EL TERCER ASESINATO
De todos los adjetivos que podrían definir las obras de Hirokazu Kore-eda (Nuestra hermana pequeña), quizás el que más le pertenece y más se ha ganado a pulso es el de humanista. La ausencia de villanos y la búsqueda de redención de los personajes que más se acercan a la definición tradicional de estos sitúan a su director en un terreno moral agradable, con cierta trasmisión de valores, y confeccionan obras con poso y que suscitan a su espectador una cierta reflexión de las temáticas expuestas. Podrá parecer una tontería, pero estas condiciones son mucho más difíciles de encontrar en el cine actual de lo que deberían. Otra de las virtudes de Kore-eda, y esta va más atada a su capacidad como narrador visual, es que, pese a que uno pueda catalogar sus películas como obras sin ritmo, el autor japonés imprime a todas sus narrativas una trascendente urgencia en términos de subtexto y arco de personaje. Dicho de otra manera, son los momentos de silencio y pausa, y la brillante elección de planos del director nipón, los que dan el significado último a los dramas de Kore-eda, los que hablan de forma más elocuente que sus personajes.
Todo esto se da cita en la nueva película del autor japonés, El tercer asesinato, un drama judicial en el que nuestro protagonista, Shigemori (Fukuyama Masaharu), es un abogado que se ve atrapado en el caso de un hombre, Misumi (Yakusho Koji), que ha asesinado y quemado a su jefe, y se ha entregado a la policía por dicho crimen. El caso le llega a Shigemori de rebote, porque un compañero está harto de que su representado le cambie las versiones de los hechos de forma constante. El caso, que parece un puro trámite para nuestro protagonista, empieza a enrevesarse en el momento en el que se destapan diferentes pruebas que contradicen la última versión del acusado, y Shigemori, que siempre había puesto por delante la victoria en los juzgados que la verdad, se ve atrapado por un caso que trastoca todos sus estamentos morales.

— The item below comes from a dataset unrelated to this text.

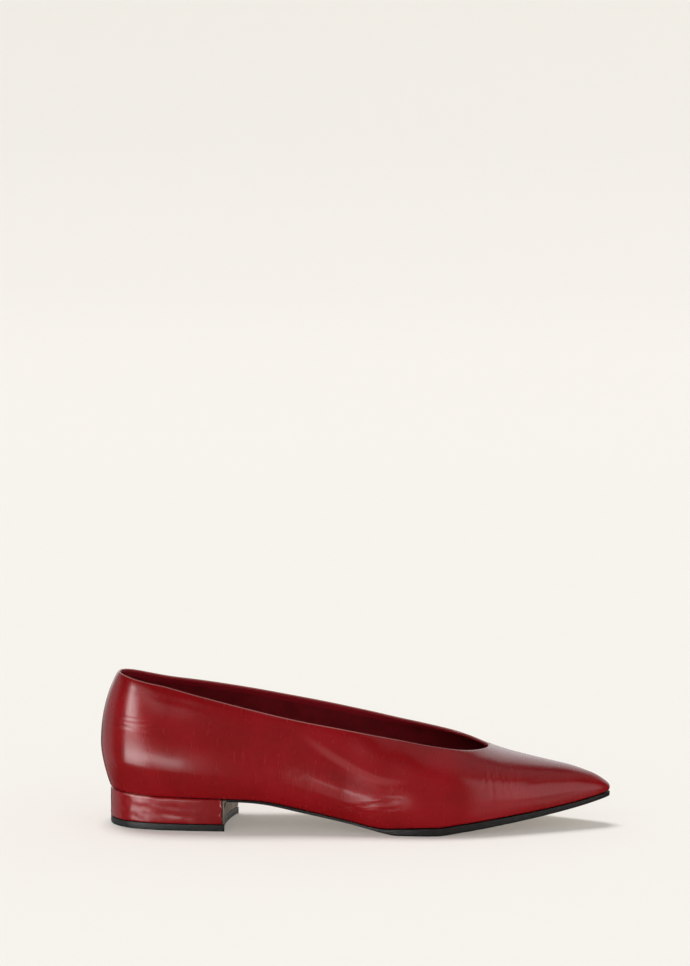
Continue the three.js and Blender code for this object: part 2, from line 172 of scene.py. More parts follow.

El tercer asesinato es una película de corte extremadamente clásico, con una dirección de fotografía (obra del maestro Mikiya Takimoto, que ya ha trabajado en otras obras de Kore-eda) que roza la excelencia y la sofisticación visual en las confrontaciones entre abogado y cliente, encuentros en una sala de la prisión en la que los personajes están separados por un cristal y en los que todo dialogo es superfluo y queda por debajo de la elocuencia de sus planos. Con esta maestría del lenguaje fílmico, Kore-eda aprovecha para verter sus dilemas morales y sus preguntas y divagaciones sobre la verdad, y sobre un sistema legal que prefiere resguardar sus intereses antes que permitir la justicia, además de una serie de reflexiones sobre las relaciones entre padres e hijos y la complejidad de la naturaleza humana. Todo esto, siguiendo el hilo del caso de este hombre de cuya culpabilidad no se duda, pero sí de su móvil.
Quizás hay momentos en los que el argumento se vuelve demasiado retorcido (algo que pasa en todo drama judicial que se precie), pero la mano siempre firme de Kore-eda sitúa en el plano lo necesario para entenderlo, haciendo gala de esa maravillosa virtud que comentábamos al principio: la sonoridad visual de los silencios. Al final, uno abandona la sala de cine atormentado, seguro de las imperfecciones del ser humano, y planteándose a quién le pertenece la potestad de juzgar a quien ha pecado. Y lo cierto es que resulta difícil no rendirse ante una película que nos sitúa en esos terrenos morales.
LO MEJOR:
- Las actuaciones.
- La dirección de fotografía.
- La narrativa de Kore-eda.
- El brillante tercer acto del filme.
LO PEOR:
- Pese a ser una gran película, está lejos de los grandes éxitos de Kore-eda.